2005. The tax returns reviewed by the GAO for that period were

filed by small businesses as well as multinational corporations.

Antonio Perez of the

Epoch Times

noted that, while corporations

usually aim to report higher earnings to shareholders and Wall

Street analysts, income for taxes can be drastically different from net

income for financial reporting. He wrote,

“The taxable income may

be offset by prior period deferrals, various federal tax credits, and

other write-downs prohibited by generally accepted US accounting

standards.”

The study, commissioned by two Democratic senators, was

originally intended to investigate tax avoidance in corporate

transfer pricing. [This pricing method permits allocation of sales

and costs among different divisions of the company and different

tax jurisdictions.] But the report did not mention any issues

surrounding transfer pricing.

For the single year 2005, the GAO found that 25 per cent of all large

corporations in the US owed no federal taxes. For purposes of the

study a large corporation was defined as a company with more than

$250 million in assets.

Elsewhere in finance . . .

“There is a new class of financial superpowers, and America is

not one of them,”

wrote staff reporter Julie Satow, of the

New

York Sun

(19 August). The reference was to research from the

Council on Foreign Relations, which showed autocracies such as

China and the Arab states of the Persian Gulf, plus the governments

of Russia and Venezuela, owning nearly 80 per cent of the world’s

$1.71 trillion of government wealth. Autocracies’ assets grew by 60

per cent in the last year to $1.35 trillion, as of the second quarter,

while democracies saw their assets plummet 7 per cent to $360

billion during the same period.

For the US, this perhaps sounds more troubling than it is, despite

the fact that the country has been running a large external deficit for

some time. For other governments, autocratic or otherwise, to be

holding US debt is a sign of the attractiveness of such investment.

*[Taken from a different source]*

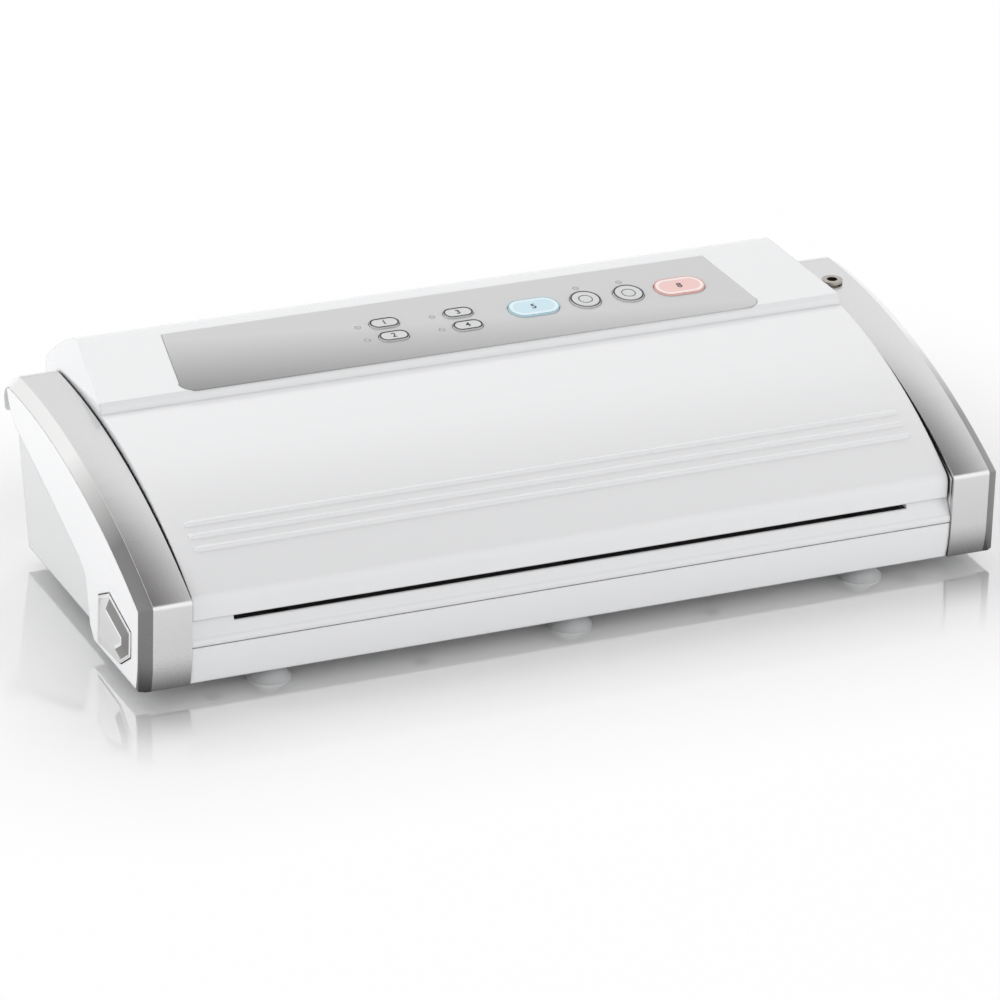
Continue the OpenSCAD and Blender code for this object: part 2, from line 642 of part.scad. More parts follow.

But Ms Satow pointed out that America’s dependence on foreign

funds

‘can complicate foreign policy’.

For example, according to one respondent, the Georgia-Russia

confrontation in August was an early instance of significant

political tension between the US and one of its biggest creditors.

Brad Setser, a fellow in geoeconomics at the Council on Foreign

Relations, told the

Sun

,

“As a result of the events in Georgia, Russia

may become less willing to finance the US”

.

Collateral damage . . .

As Wall Street’s troubles deepen, big US investment banks

like Morgan Stanley and Merrill Lynch are moving some of

their key employees to increasingly influential hubs of finance in

Asia, the Middle East, Europe, and Latin America. A parallel trend

is funneling jobs from traditional financial centres like New York,

as price pressure moves jobs lower down the corporate ladder

overseas, especially to India. The relocations enable the banks

to strengthen themselves in regions where they had already been

building up business, while retaining skilled workers threatened

by the waves of layoffs that have claimed 80,000 finance jobs

globally.

Apparently the combination of the downturn in housing

construction and stepped-up immigration raids have made it

harder for Mexican migrants to find jobs in the US and to send money

home. According to Mexico’s Central Bank, money sent home by

Mexican workers in the US declined by 2.2 per cent in the first half

of 2008. Year-end figures are expected to show a continuation of

the trend. This is the first sustained decline since the bank began

tracking these remittances, in 1995.